The Britton (or Brittain, or Brittian) Sanders cabin on the grounds of the Shaw house was moved from its original location on the east side of Pine Grove Church Road (the next road to the west of Eta Bell Road) on a hill overlooking Cabin Creek. Britton (1831-1913) was a son of Hardy, and married (successively) two Morgan sisters. Morgans owned the land adjacent to Hardy, to the west of him; their land extended north of Cabin Creek - including the land around the original site of the Britton Sanders cabin.
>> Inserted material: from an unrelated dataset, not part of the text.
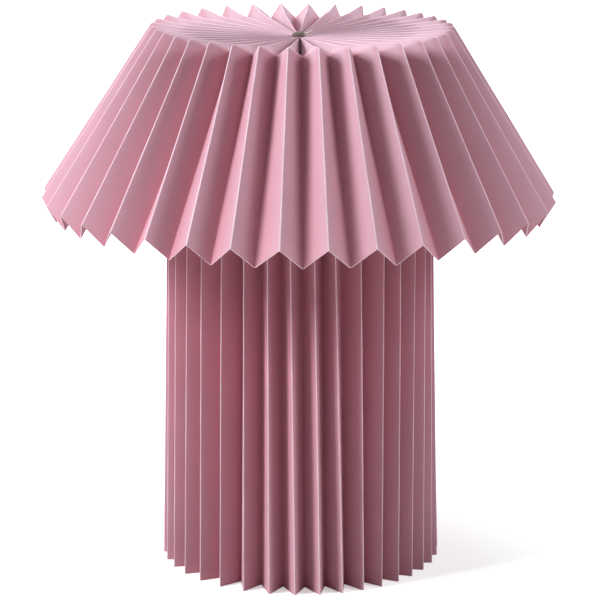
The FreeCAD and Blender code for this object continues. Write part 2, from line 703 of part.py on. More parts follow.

That north/south Morgan line goes back to around 1750; the cabin was supposedly built around 1775, which predates Britton by about fifty years - so apparently Britton obtained the cabin when he married Susie Morgan.

The loom in the Britton Sanders cabin was one of several made by a gentleman named Martin Brewer, who was a first cousin of my great-great grandfather, William Domas Brewer. Martin also had several other connections to the Hardy Sanders family: he attended the same church; served in Company F of the 3rd North Carolina Infantry Regiment with Britton, Jesse, and John Sanders (Simon, the other son to serve, was in Company D of the 48th Regiment); was captured and imprisoned by the Yankees, along with John, Britton, and Simon; Martin, John, and Simon escaped and made their way back to North Carolina together; and finally, Martin’s obituary, at age 98, appeared in the same October 20, 1932, issue of the paper as Zeb Sanders’ obituary.

My grandfather, Aaron Pickney Brewer, married Isham’s daughter (and Zeb’s sister), Martha Jane Sanders, in 1878. Through the marriage he obtained about 35 acres of the original Hardy Sanders’ tract, touching on Cabin Creek. Around 1900, he bought four adjacent tracts bordering on Wet Creek from the Sanders heirs, including Hardy’s home. I inherited my grandfather’s land through my father. My driveway begins right in front of where Hardy’s house stood. His gravesite is at the edge of my pasture; a photograph of the graves appeared in the December 17th issue of The Pilot newspaper, accompanied by an article by Stella Mae (Sanders) Morgan, of Ether, a great granddaughter of Britton Sanders.